Tütün endüstrisinin ormana verdiği zararı anlatan Doç. Dr. Çamur, 300 sigara yapabilmek için 1 ağacın feda edildiğini, her yıl yaklaşık 200 bin hektar alanda ağaçların kesilerek tütün tarlası kurulduğunu ifade etti. Çamur, "Tütün için 1970'ten bu yana 1,5 milyar hektar orman kaybedildi. Tütün, dünyadaki ormansızlaşmanın yüzde 5'inden sorumlu" diye konuştu.
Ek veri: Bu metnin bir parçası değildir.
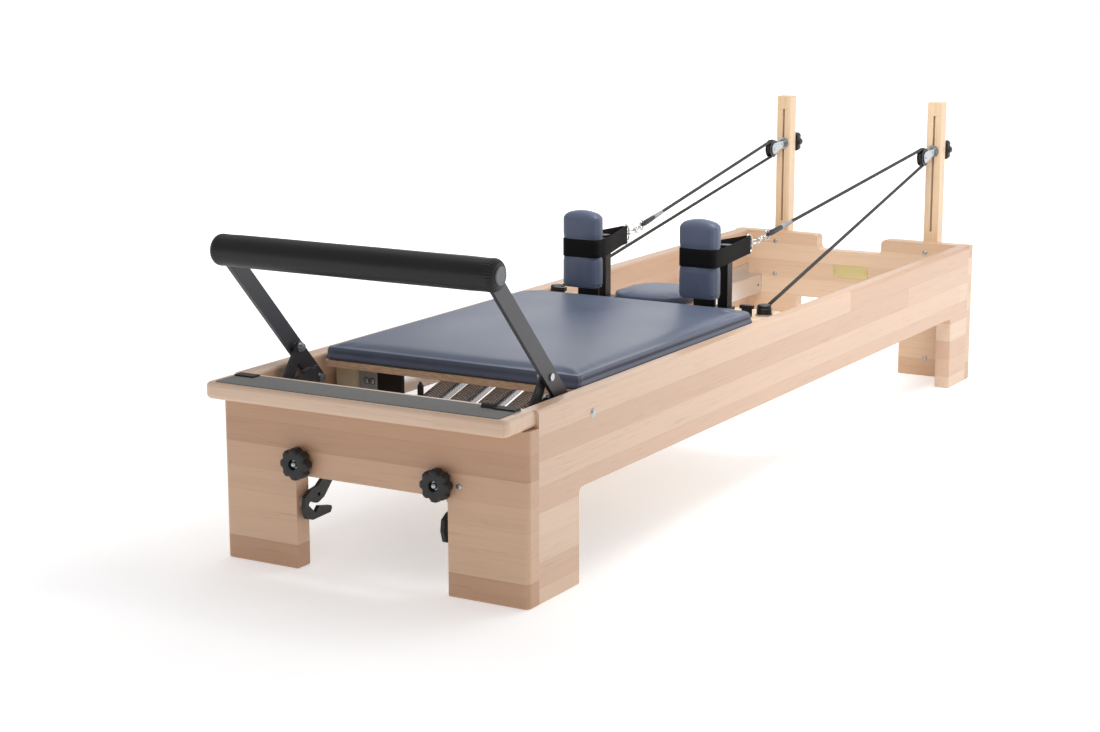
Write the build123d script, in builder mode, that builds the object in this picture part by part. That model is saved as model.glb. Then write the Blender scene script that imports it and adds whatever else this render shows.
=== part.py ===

Tütün endüstrisinin toprağa da zarar verdiğini bildiren Doç. Dr. Çamur, gıda üretiminde kullanılabilecek verimli toprakların tütün için kullanıldığını, toprağın verimliliğini kaybedip çölleştiğini aktardı.
Çamur, tek bir sigaranın yaşam döngüsü için 3,7 litre su gerektiğini, tütün tarımının su kaynaklarını tükettiğini, ortalama bir tiryakinin sigarayı bırakması halinde günde 74 litre su tasarrufu sağlanacağını dile getirdi.
Doç. Dr. Derya Çamur, sigara izmaritlerinin sudaki en toksik atıklardan biri olduğunu, bir izmaritin doğada ayrışmasının yaklaşık 10 yıl sürdüğünü bildirdi. Çamur, tütün dumanında karbondioksit, metan ve azot oksit gibi 3 farklı sera gazı bulunduğunu, sigaranın havayı da kirlettiğini belirtti.
Gülhane Eğitim ve Araştırma Hastanesi Sigarayı Bırakma Polikliniğinden Dr. Ayşe Kevser Erdöl de DSÖ'ye göre tütün kullanımı nedeniyle ölümlerin, önlenebilir hastalıklar nedeniyle ölüm oranında ilk sırada bulunduğuna işaret etti.